WHAT YOU WILL DO
In the listing that follows, the range to quote begins at the line that has "hook_radius = (HOOK_INSIDE + BAR) / 2" and ends after the line that has "obj.data.transform(world)"; quote it verbatim and add nothing.

INPUT RECORDS
Start

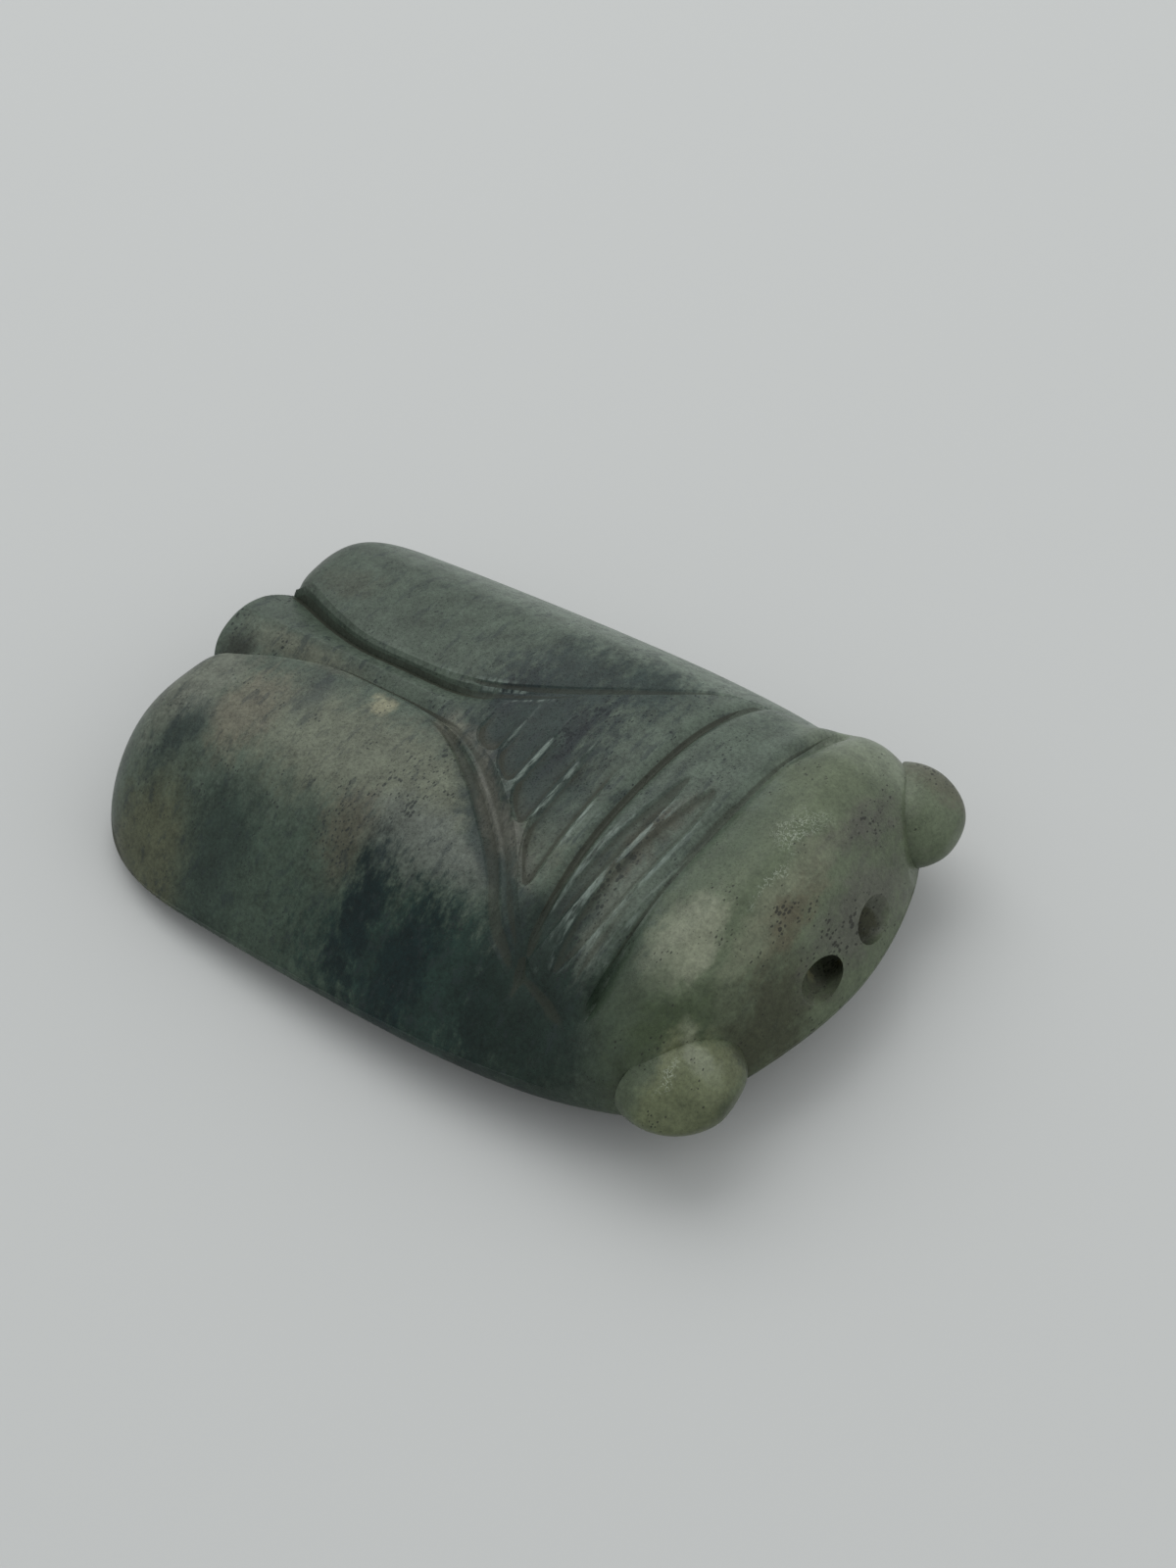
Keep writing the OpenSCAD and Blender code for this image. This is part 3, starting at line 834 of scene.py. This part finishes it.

End
Start

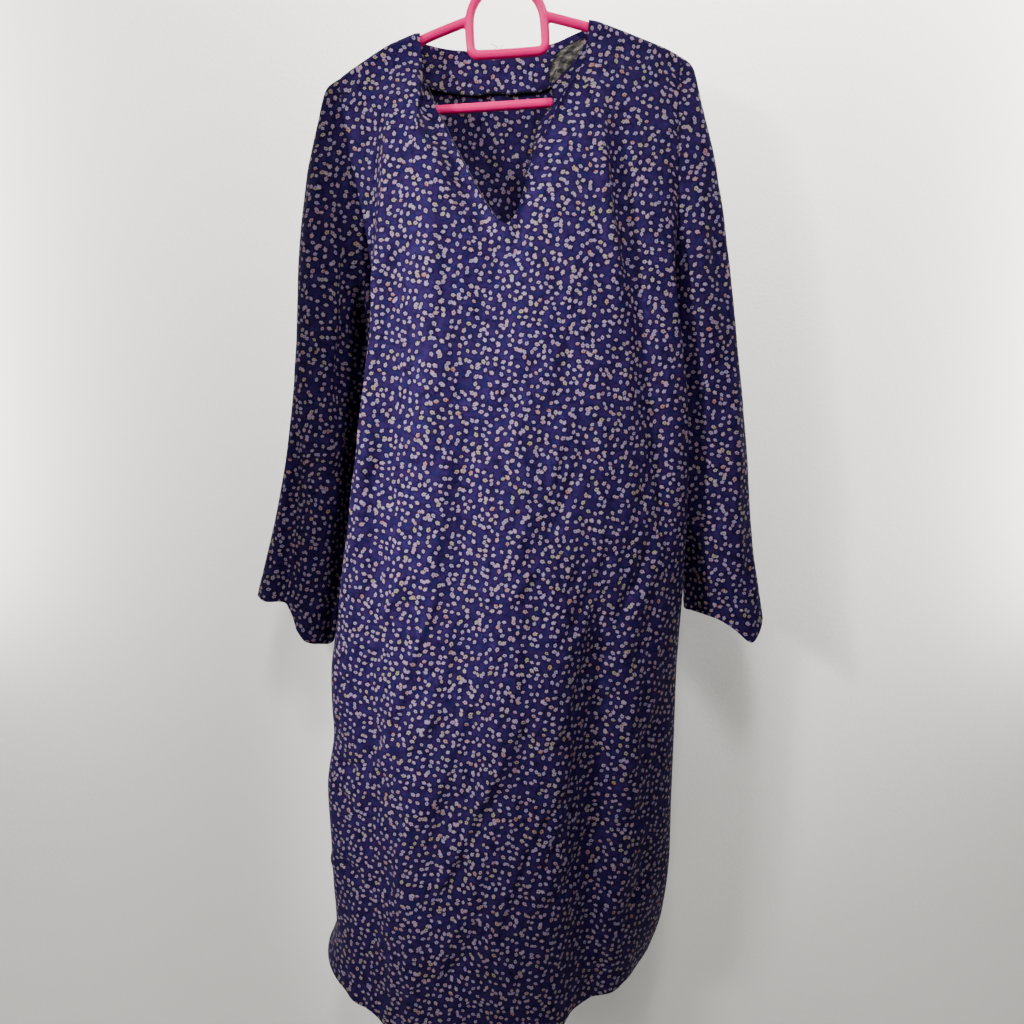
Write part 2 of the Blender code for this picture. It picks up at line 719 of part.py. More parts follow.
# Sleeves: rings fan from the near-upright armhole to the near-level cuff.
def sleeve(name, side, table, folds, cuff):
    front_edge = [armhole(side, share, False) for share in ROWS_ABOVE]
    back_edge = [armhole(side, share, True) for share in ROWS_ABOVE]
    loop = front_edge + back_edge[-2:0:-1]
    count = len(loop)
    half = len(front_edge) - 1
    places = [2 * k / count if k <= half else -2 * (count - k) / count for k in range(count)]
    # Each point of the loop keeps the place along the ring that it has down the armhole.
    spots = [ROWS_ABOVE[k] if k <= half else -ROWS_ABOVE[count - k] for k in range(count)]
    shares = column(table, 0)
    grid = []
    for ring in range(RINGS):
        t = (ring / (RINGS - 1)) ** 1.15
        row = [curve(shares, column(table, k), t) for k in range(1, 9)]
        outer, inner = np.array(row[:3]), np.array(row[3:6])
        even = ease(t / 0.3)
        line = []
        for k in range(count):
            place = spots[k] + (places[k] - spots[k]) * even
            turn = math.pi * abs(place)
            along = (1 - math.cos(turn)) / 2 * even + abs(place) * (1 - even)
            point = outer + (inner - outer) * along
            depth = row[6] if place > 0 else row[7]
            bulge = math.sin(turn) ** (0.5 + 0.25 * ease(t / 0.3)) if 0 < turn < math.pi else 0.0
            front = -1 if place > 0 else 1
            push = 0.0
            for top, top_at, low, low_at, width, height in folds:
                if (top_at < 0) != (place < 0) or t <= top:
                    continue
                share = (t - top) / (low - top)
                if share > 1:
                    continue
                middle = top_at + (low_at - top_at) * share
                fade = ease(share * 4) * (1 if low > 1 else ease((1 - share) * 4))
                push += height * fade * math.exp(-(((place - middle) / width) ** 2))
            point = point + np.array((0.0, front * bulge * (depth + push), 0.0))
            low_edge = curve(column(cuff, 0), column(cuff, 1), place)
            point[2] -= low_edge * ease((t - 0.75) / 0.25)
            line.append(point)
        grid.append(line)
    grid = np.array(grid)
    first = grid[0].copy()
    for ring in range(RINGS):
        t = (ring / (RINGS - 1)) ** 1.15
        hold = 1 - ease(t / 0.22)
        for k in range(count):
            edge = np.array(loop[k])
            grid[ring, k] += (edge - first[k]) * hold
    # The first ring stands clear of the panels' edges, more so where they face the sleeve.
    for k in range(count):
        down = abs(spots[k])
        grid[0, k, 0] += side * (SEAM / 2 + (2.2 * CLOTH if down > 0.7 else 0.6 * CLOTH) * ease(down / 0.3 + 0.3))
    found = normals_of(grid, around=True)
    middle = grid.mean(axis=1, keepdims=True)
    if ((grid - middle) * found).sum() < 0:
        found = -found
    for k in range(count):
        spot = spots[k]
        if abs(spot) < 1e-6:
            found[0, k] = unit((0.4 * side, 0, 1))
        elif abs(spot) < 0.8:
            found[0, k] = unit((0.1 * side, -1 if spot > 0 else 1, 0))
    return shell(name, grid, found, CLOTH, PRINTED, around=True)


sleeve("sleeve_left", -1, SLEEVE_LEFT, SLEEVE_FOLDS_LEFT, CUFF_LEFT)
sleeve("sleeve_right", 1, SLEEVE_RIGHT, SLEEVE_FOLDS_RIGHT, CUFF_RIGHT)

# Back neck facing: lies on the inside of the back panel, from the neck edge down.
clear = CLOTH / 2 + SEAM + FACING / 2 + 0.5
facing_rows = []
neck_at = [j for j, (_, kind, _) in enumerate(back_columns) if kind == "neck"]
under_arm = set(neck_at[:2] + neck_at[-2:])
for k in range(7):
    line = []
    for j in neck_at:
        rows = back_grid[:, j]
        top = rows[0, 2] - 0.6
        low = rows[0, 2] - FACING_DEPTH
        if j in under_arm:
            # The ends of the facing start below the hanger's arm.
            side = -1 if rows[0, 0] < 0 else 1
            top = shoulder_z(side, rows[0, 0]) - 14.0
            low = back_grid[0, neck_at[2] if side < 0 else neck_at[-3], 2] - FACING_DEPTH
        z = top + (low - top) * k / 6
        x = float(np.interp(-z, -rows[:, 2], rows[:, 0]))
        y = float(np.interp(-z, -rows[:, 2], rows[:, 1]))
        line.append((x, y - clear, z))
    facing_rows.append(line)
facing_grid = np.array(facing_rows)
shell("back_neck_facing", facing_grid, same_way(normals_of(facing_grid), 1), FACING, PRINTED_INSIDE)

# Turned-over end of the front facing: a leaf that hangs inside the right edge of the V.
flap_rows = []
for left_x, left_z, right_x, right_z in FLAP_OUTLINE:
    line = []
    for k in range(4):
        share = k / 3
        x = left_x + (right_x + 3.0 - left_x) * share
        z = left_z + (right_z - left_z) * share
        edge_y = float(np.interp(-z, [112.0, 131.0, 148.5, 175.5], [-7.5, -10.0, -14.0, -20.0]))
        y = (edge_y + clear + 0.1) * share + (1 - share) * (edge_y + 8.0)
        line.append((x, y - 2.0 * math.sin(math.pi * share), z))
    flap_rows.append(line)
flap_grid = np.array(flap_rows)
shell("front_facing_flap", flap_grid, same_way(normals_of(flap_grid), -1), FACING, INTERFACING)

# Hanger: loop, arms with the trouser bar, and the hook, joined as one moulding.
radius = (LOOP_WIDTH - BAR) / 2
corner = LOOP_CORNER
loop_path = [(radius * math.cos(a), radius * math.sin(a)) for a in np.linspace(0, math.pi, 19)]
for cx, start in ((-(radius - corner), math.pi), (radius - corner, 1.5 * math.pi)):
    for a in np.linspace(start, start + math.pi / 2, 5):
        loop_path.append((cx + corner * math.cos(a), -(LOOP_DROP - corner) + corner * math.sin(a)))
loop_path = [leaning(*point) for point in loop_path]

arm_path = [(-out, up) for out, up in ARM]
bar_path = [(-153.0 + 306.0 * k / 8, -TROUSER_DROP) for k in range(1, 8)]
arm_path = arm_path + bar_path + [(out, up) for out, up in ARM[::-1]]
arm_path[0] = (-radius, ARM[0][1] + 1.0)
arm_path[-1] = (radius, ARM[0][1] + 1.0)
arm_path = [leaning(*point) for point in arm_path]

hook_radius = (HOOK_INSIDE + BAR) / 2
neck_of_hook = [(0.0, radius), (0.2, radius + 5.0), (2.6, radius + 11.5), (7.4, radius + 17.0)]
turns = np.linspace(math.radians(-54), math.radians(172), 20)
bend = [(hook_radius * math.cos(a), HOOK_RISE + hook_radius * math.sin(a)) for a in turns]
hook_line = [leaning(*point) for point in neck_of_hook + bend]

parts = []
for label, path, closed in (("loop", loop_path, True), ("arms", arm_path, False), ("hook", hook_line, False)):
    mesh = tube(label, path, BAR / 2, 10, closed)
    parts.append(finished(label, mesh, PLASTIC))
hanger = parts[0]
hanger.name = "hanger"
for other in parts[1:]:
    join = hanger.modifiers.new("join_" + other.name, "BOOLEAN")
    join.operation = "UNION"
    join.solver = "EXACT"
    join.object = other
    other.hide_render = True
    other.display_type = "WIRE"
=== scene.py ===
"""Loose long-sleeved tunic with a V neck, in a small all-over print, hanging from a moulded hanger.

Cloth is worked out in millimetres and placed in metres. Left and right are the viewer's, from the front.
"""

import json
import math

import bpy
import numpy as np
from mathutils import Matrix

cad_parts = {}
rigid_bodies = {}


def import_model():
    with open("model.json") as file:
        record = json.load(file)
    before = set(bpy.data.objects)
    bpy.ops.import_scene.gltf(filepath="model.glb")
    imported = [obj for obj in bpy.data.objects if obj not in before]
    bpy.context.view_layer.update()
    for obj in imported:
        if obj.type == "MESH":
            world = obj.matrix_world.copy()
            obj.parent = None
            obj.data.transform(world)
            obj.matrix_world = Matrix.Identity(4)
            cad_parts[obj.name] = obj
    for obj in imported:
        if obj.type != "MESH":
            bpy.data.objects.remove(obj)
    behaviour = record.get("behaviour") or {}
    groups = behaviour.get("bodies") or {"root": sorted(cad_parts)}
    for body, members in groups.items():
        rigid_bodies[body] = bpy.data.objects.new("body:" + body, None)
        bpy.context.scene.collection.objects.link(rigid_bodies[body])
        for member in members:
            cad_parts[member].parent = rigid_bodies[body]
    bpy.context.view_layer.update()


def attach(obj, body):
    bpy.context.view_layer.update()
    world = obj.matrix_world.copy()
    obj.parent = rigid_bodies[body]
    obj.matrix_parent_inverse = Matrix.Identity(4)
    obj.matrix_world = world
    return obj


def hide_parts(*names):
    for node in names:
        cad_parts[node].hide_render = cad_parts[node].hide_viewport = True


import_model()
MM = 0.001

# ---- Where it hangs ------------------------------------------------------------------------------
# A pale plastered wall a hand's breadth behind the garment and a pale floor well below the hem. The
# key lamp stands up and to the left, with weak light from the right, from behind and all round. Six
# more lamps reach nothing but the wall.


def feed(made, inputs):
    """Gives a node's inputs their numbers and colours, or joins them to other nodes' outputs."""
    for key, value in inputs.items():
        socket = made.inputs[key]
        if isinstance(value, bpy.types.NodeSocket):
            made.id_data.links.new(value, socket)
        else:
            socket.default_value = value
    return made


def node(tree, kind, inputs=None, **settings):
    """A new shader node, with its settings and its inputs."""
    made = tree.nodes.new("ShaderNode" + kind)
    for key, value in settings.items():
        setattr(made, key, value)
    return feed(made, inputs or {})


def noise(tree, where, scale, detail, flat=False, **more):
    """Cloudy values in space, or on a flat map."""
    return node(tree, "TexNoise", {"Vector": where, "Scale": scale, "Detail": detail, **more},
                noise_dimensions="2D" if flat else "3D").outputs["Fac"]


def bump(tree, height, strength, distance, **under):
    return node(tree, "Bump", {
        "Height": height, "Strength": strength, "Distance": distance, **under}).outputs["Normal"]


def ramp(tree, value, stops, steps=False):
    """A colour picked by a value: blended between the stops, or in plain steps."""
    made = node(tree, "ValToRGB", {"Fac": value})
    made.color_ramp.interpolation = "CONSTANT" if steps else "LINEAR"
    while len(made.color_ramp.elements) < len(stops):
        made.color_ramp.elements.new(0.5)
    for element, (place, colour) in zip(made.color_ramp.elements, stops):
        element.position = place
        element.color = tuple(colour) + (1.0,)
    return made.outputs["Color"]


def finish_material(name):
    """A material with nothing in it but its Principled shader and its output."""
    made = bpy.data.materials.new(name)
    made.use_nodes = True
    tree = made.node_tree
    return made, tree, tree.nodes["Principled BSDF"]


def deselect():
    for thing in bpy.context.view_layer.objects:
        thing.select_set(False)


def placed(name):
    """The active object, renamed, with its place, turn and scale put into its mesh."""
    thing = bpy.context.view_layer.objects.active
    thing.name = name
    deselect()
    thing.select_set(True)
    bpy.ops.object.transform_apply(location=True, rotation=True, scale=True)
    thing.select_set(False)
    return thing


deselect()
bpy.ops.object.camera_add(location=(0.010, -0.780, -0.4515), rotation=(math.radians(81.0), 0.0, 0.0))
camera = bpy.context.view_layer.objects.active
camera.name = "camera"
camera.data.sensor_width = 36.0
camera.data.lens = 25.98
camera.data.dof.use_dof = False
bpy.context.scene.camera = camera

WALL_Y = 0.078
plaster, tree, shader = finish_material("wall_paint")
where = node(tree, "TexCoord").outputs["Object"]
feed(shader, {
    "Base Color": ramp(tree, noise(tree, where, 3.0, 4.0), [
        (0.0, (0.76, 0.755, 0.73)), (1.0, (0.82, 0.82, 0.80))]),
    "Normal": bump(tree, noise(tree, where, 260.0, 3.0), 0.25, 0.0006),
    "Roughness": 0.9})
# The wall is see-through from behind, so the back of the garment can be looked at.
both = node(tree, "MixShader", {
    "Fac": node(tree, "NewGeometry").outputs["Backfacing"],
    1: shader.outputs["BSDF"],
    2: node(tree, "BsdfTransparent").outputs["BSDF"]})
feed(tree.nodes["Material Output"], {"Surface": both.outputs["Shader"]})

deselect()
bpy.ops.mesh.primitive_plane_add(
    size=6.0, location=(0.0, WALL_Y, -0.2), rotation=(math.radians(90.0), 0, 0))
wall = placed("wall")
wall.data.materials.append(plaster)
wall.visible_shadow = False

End
Start

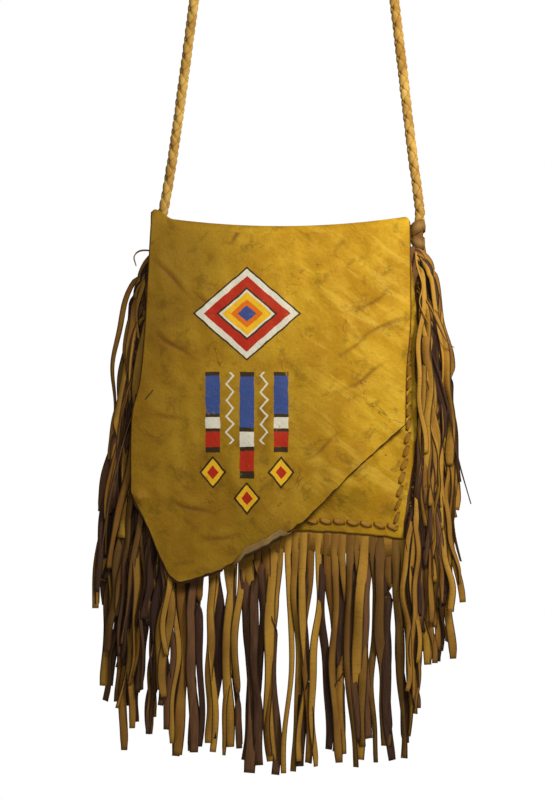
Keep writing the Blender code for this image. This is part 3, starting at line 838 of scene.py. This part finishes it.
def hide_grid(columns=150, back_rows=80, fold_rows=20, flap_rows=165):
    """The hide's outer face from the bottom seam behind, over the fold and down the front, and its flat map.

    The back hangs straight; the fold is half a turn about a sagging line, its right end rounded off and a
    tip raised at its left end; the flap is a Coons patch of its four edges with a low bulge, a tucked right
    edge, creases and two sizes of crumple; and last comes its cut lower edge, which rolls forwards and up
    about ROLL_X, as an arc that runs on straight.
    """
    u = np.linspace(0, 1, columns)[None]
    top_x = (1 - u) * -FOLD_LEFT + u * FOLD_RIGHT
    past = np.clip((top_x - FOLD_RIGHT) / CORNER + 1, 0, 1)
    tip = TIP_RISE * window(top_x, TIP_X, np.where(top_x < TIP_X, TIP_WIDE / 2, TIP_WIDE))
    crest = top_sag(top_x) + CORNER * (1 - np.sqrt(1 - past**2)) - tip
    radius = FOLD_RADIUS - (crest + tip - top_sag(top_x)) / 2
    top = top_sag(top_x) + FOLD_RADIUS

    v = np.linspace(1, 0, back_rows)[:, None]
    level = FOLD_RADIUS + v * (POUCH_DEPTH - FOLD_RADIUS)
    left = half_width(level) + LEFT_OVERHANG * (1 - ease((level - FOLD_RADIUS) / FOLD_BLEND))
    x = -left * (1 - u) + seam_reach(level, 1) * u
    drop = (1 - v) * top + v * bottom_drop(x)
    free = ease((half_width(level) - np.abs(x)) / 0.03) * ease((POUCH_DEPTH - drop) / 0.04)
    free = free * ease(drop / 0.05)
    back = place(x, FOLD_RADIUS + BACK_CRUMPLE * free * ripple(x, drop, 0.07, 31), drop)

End

SOLVED EXERCISE
hook_radius = (HOOK_INSIDE + BAR) / 2
neck_of_hook = [(0.0, radius), (0.2, radius + 5.0), (2.6, radius + 11.5), (7.4, radius + 17.0)]
turns = np.linspace(math.radians(-54), math.radians(172), 20)
bend = [(hook_radius * math.cos(a), HOOK_RISE + hook_radius * math.sin(a)) for a in turns]
hook_line = [leaning(*point) for point in neck_of_hook + bend]

parts = []
for label, path, closed in (("loop", loop_path, True), ("arms", arm_path, False), ("hook", hook_line, False)):
    mesh = tube(label, path, BAR / 2, 10, closed)
    parts.append(finished(label, mesh, PLASTIC))
hanger = parts[0]
hanger.name = "hanger"
for other in parts[1:]:
    join = hanger.modifiers.new("join_" + other.name, "BOOLEAN")
    join.operation = "UNION"
    join.solver = "EXACT"
    join.object = other
    other.hide_render = True
    other.display_type = "WIRE"
=== scene.py ===
"""Loose long-sleeved tunic with a V neck, in a small all-over print, hanging from a moulded hanger.

Cloth is worked out in millimetres and placed in metres. Left and right are the viewer's, from the front.
"""

import json
import math

import bpy
import numpy as np
from mathutils import Matrix

cad_parts = {}
rigid_bodies = {}


def import_model():
    with open("model.json") as file:
        record = json.load(file)
    before = set(bpy.data.objects)
    bpy.ops.import_scene.gltf(filepath="model.glb")
    imported = [obj for obj in bpy.data.objects if obj not in before]
    bpy.context.view_layer.update()
    for obj in imported:
        if obj.type == "MESH":
            world = obj.matrix_world.copy()
            obj.parent = None
            obj.data.transform(world)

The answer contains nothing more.